* WHAT YOU SHOULD DO: Repeat the data verbatim.
......
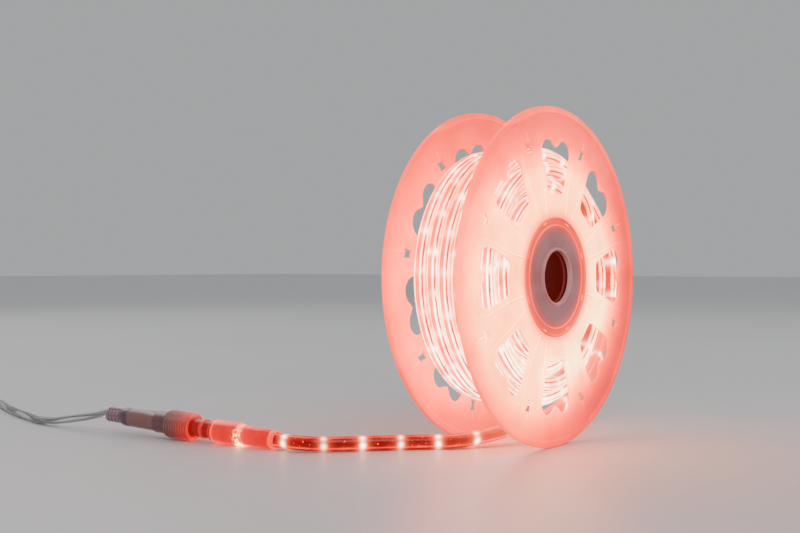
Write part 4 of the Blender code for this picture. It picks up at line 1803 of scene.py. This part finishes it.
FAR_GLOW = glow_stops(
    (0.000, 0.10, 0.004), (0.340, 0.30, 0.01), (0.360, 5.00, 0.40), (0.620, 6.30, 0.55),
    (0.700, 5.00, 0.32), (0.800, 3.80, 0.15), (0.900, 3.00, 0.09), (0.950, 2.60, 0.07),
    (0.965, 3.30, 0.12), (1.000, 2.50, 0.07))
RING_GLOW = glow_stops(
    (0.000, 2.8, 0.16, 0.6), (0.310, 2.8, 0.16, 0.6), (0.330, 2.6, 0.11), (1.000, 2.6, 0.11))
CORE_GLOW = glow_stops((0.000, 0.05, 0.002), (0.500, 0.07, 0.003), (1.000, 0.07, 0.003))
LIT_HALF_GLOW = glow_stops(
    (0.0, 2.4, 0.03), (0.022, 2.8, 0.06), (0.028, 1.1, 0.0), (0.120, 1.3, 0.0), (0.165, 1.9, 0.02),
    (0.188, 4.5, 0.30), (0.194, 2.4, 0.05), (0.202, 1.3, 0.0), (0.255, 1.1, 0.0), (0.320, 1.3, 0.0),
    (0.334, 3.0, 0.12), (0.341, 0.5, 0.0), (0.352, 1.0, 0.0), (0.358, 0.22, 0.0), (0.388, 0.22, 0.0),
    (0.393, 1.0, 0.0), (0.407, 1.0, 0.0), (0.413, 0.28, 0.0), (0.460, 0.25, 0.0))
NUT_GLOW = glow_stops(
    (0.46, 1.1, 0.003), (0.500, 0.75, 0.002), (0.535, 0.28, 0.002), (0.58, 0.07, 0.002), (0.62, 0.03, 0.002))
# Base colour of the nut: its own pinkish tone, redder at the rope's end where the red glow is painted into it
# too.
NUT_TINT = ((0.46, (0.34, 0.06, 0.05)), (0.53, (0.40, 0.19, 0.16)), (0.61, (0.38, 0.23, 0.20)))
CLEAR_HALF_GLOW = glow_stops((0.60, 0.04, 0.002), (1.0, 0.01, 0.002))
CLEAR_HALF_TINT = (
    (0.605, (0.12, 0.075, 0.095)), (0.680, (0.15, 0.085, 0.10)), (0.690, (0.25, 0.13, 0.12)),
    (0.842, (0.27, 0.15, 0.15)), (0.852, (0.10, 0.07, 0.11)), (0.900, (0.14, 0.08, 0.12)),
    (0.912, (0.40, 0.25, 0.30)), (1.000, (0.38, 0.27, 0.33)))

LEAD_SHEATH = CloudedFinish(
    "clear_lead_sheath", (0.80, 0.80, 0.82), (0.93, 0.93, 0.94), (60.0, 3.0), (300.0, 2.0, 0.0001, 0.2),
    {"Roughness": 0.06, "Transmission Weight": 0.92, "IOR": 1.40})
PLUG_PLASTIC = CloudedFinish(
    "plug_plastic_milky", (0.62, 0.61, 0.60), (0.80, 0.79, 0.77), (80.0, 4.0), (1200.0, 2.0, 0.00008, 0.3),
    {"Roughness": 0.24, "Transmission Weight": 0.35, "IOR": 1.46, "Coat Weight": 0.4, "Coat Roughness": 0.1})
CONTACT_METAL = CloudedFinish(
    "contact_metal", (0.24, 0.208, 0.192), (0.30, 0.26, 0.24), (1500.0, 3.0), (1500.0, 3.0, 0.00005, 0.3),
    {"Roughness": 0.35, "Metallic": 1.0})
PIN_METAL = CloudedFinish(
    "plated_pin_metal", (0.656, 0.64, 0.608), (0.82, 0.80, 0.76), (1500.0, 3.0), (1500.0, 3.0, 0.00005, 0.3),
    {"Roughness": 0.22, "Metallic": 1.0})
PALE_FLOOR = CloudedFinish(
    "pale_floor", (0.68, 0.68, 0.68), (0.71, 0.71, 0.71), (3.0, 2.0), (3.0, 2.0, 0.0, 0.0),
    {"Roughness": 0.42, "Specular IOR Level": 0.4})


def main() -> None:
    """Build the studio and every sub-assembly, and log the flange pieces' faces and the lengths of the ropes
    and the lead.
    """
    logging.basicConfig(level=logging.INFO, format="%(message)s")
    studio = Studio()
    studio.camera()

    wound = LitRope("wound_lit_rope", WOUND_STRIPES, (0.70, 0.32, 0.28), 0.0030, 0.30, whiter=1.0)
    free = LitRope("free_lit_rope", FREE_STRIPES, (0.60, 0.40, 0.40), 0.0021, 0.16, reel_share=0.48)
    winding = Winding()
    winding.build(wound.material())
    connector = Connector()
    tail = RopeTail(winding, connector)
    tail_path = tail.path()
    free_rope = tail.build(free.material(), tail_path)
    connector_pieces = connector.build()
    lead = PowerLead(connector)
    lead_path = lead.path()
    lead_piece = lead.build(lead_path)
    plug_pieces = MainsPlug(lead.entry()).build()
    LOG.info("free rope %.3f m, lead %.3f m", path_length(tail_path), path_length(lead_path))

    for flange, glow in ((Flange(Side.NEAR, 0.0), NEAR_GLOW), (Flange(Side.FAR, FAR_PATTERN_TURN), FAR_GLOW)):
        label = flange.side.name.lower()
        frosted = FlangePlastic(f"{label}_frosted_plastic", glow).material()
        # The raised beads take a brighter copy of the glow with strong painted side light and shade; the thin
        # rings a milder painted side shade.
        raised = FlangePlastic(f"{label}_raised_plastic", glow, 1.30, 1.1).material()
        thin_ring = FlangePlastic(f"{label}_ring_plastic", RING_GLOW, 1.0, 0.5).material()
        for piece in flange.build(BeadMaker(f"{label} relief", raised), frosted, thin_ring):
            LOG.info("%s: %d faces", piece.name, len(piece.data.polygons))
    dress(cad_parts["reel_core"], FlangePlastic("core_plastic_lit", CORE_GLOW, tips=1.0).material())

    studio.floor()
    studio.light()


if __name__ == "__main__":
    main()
......
* COMPLETED EXERCISE:
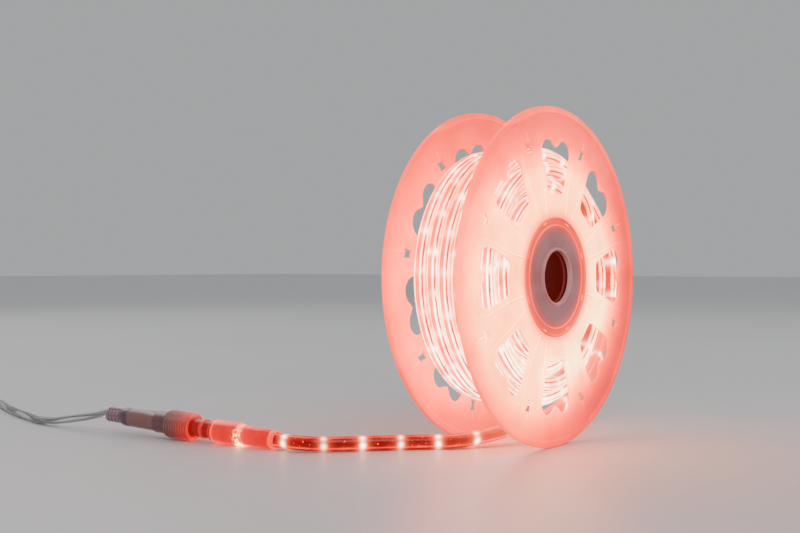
Write part 4 of the Blender code for this picture. It picks up at line 1803 of scene.py. This part finishes it.
FAR_GLOW = glow_stops(
    (0.000, 0.10, 0.004), (0.340, 0.30, 0.01), (0.360, 5.00, 0.40), (0.620, 6.30, 0.55),
    (0.700, 5.00, 0.32), (0.800, 3.80, 0.15), (0.900, 3.00, 0.09), (0.950, 2.60, 0.07),
    (0.965, 3.30, 0.12), (1.000, 2.50, 0.07))
RING_GLOW = glow_stops(
    (0.000, 2.8, 0.16, 0.6), (0.310, 2.8, 0.16, 0.6), (0.330, 2.6, 0.11), (1.000, 2.6, 0.11))
CORE_GLOW = glow_stops((0.000, 0.05, 0.002), (0.500, 0.07, 0.003), (1.000, 0.07, 0.003))
LIT_HALF_GLOW = glow_stops(
    (0.0, 2.4, 0.03), (0.022, 2.8, 0.06), (0.028, 1.1, 0.0), (0.120, 1.3, 0.0), (0.165, 1.9, 0.02),
    (0.188, 4.5, 0.30), (0.194, 2.4, 0.05), (0.202, 1.3, 0.0), (0.255, 1.1, 0.0), (0.320, 1.3, 0.0),
    (0.334, 3.0, 0.12), (0.341, 0.5, 0.0), (0.352, 1.0, 0.0), (0.358, 0.22, 0.0), (0.388, 0.22, 0.0),
    (0.393, 1.0, 0.0), (0.407, 1.0, 0.0), (0.413, 0.28, 0.0), (0.460, 0.25, 0.0))
NUT_GLOW = glow_stops(
    (0.46, 1.1, 0.003), (0.500, 0.75, 0.002), (0.535, 0.28, 0.002), (0.58, 0.07, 0.002), (0.62, 0.03, 0.002))
# Base colour of the nut: its own pinkish tone, redder at the rope's end where the red glow is painted into it
# too.
NUT_TINT = ((0.46, (0.34, 0.06, 0.05)), (0.53, (0.40, 0.19, 0.16)), (0.61, (0.38, 0.23, 0.20)))
CLEAR_HALF_GLOW = glow_stops((0.60, 0.04, 0.002), (1.0, 0.01, 0.002))
CLEAR_HALF_TINT = (
    (0.605, (0.12, 0.075, 0.095)), (0.680, (0.15, 0.085, 0.10)), (0.690, (0.25, 0.13, 0.12)),
    (0.842, (0.27, 0.15, 0.15)), (0.852, (0.10, 0.07, 0.11)), (0.900, (0.14, 0.08, 0.12)),
    (0.912, (0.40, 0.25, 0.30)), (1.000, (0.38, 0.27, 0.33)))

LEAD_SHEATH = CloudedFinish(
    "clear_lead_sheath", (0.80, 0.80, 0.82), (0.93, 0.93, 0.94), (60.0, 3.0), (300.0, 2.0, 0.0001, 0.2),
    {"Roughness": 0.06, "Transmission Weight": 0.92, "IOR": 1.40})
PLUG_PLASTIC = CloudedFinish(
    "plug_plastic_milky", (0.62, 0.61, 0.60), (0.80, 0.79, 0.77), (80.0, 4.0), (1200.0, 2.0, 0.00008, 0.3),
    {"Roughness": 0.24, "Transmission Weight": 0.35, "IOR": 1.46, "Coat Weight": 0.4, "Coat Roughness": 0.1})
CONTACT_METAL = CloudedFinish(
    "contact_metal", (0.24, 0.208, 0.192), (0.30, 0.26, 0.24), (1500.0, 3.0), (1500.0, 3.0, 0.00005, 0.3),
    {"Roughness": 0.35, "Metallic": 1.0})
PIN_METAL = CloudedFinish(
    "plated_pin_metal", (0.656, 0.64, 0.608), (0.82, 0.80, 0.76), (1500.0, 3.0), (1500.0, 3.0, 0.00005, 0.3),
    {"Roughness": 0.22, "Metallic": 1.0})
PALE_FLOOR = CloudedFinish(
    "pale_floor", (0.68, 0.68, 0.68), (0.71, 0.71, 0.71), (3.0, 2.0), (3.0, 2.0, 0.0, 0.0),
    {"Roughness": 0.42, "Specular IOR Level": 0.4})


def main() -> None:
    """Build the studio and every sub-assembly, and log the flange pieces' faces and the lengths of the ropes
    and the lead.
    """
    logging.basicConfig(level=logging.INFO, format="%(message)s")
    studio = Studio()
    studio.camera()

    wound = LitRope("wound_lit_rope", WOUND_STRIPES, (0.70, 0.32, 0.28), 0.0030, 0.30, whiter=1.0)
    free = LitRope("free_lit_rope", FREE_STRIPES, (0.60, 0.40, 0.40), 0.0021, 0.16, reel_share=0.48)
    winding = Winding()
    winding.build(wound.material())
    connector = Connector()
    tail = RopeTail(winding, connector)
    tail_path = tail.path()
    free_rope = tail.build(free.material(), tail_path)
    connector_pieces = connector.build()
    lead = PowerLead(connector)
    lead_path = lead.path()
    lead_piece = lead.build(lead_path)
    plug_pieces = MainsPlug(lead.entry()).build()
    LOG.info("free rope %.3f m, lead %.3f m", path_length(tail_path), path_length(lead_path))

    for flange, glow in ((Flange(Side.NEAR, 0.0), NEAR_GLOW), (Flange(Side.FAR, FAR_PATTERN_TURN), FAR_GLOW)):
        label = flange.side.name.lower()
        frosted = FlangePlastic(f"{label}_frosted_plastic", glow).material()
        # The raised beads take a brighter copy of the glow with strong painted side light and shade; the thin
        # rings a milder painted side shade.
        raised = FlangePlastic(f"{label}_raised_plastic", glow, 1.30, 1.1).material()
        thin_ring = FlangePlastic(f"{label}_ring_plastic", RING_GLOW, 1.0, 0.5).material()
        for piece in flange.build(BeadMaker(f"{label} relief", raised), frosted, thin_ring):
            LOG.info("%s: %d faces", piece.name, len(piece.data.polygons))
    dress(cad_parts["reel_core"], FlangePlastic("core_plastic_lit", CORE_GLOW, tips=1.0).material())

    studio.floor()
    studio.light()


if __name__ == "__main__":
    main()